Neat. When my youngest son was a teen, he used my fabric scissors to cut a guitar string. Needless to say, I made him buy me a new pair, mean mother that I was.


----------



## moonieboy

Boy! Did I ever get into trouble for using the wrong shears. My butt still stings just thinking about it.
Moonieboy


----------



## disgo

Jessica-Jean said:


> They were made with black handles, but I don't know why. Disgo might know.


          
I am so overwhelmed and preclempt with emotions that someone would even consider to ask old disgo for info, I will need a moment to allow the flood of tears to not wash out my keyboard :XD: :XD: :XD: :XD: :XD: :XD: :XD:

Direct as I can get (OH BOY here he goes again), there is a pecking order in all systems (including your household one).

In the atelier, like in Downton, it was/is no different. What the fitter uses for chalk, pins, measurements and markers stay with the fitter in their department. Here most are some form of red or yellow or whatever bright color the head atelier decides on. Their chalks do not need sharp edges and are very small and powdery for easy removal with a boar hair brush (yes ladies people actually brush wool since it is a hair and needs to be maintained--you get pilling when not maintaining like the naughty little girls that won't brush their hair--100 strokes each I think was the norm).

In the cutting department, the massive cutting shears weighing a lot with blades ranging from 12" to 18" have *black enameled handles* which signifies "Under Penalty Of Death Or Dismemberment" should one even consider trying to use them. Besides being a huge investment and maintenance issue for house, like the fine silver most are locked away after using so are rarely seen since one cannot watch let alone be in the room of the cutters. Like all tools there are various widths to the blades due to the requirements of the fabric being cut. Their measuring sticks and chalk are off limits to all others. Their chalk is a totally different formulation and I have only seen one place that still might carry true cutter's chalk anymore. It is very hard and one needs to use at a precise angle to maintain the edge since "sharpening" is out (causes issues with chalk dust that cannot be merely brushed away) and is far more permanent so one cuts inside the line to let the chalk remain on the waste remnants. The rooms are kept as spotless as possible since the fine fabrics being used can be ruined with lint and chalk powder/dust etc. There are no separate cutting tables for black wool flannel and white silk crepe de shine. Of course the head cutter keeps the sequence in order to not cross contaminate other fabrics needed.

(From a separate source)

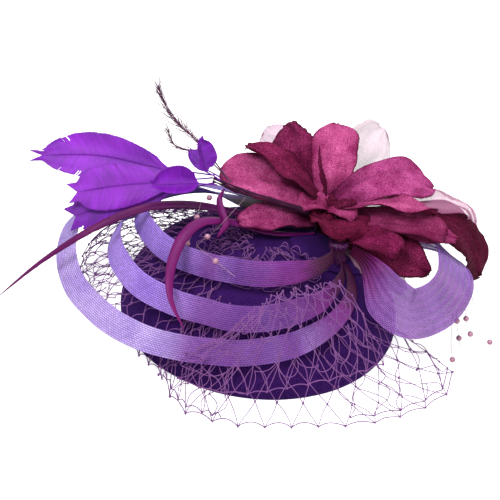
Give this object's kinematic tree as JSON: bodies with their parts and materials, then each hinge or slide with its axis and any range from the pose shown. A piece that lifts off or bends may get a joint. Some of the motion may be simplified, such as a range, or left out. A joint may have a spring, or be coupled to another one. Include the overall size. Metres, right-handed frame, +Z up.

Then in the lonely bowels with all the noise and commotion are the non-marked dressmakers shears which have no adornment but the staff know exactly which pair belong to the head seamstress. My couture instructor only laid her's down at the base of the machine out of anyones reach and were the first thing she picked up. Since they are not used for cutting fabrics they rarely need sharpening so come in lower grade steels at a much more reasonable cost. One never fully opens them and you use your thumb and first finger to barely open the tips (where the idea of the spring loaded blue plastic handled thread snips came from eons later to speed the process up even more--time is money). You never trim away seam allowances in couture since you barely have one to sew on in the first place and clipping is taboo since it really does weaken the seam. Even a serger doesn't need to clip seams. Therefore one would never see a pinking shear used in a house of design. They were made for home sewers and take special sharpening--why in couture one learns all the different seam finishes. The diagonal cut in a welt, bound button hole are not clips and never up to the stitching since in the bound button hole facing you turn the stay stitching under for strength/durability of the buttonhole when hidden stitching the facing to the back of the front button hole welting. In the welt pocket is the only time one is normally allowed to back tack each seam with no stitching done between the two welt seams. Most being done in wool allows one to properly press and open that seam to complete the welt and add the pocket with the V ends left dangling until all other steps are completed. One then "over abuts the welts" while making the last complete pocket seam which catches in the V tabs all at the same time--try doing that with Ultrasuede for the welts with fabric top flaps with slippery Bemberg lining without pins (you find no pins in the sewing room) but you use your third hand a lot with your color of yarn hanging from its thread hole. Awls can be used but have a tendency to roll off with all the fabric flying around while turning or the machine going like furry and vibrating the concrete floor--oh the good old sounds I miss so.


----------



## disgo

randiejg said:


> .....or other things like cutting sandpaper (ugh!).


Fine grade sandpaper and emery cloths (higher the number the finer the grade so no less than a 220) can and should be used to sharpen many of the modern scissors with their different metal formulations. My original Fiskars came with their own sharpening "stone" which is nothing more than running the blade over a core post of sandpaper like surface with slots to maintain the angle when doing this. I have wondered now with all the attachments for sharpening wood chisels/gouges if one could find the right angle for using on cutting shears. There are an abundance of different grade wet stones available through them.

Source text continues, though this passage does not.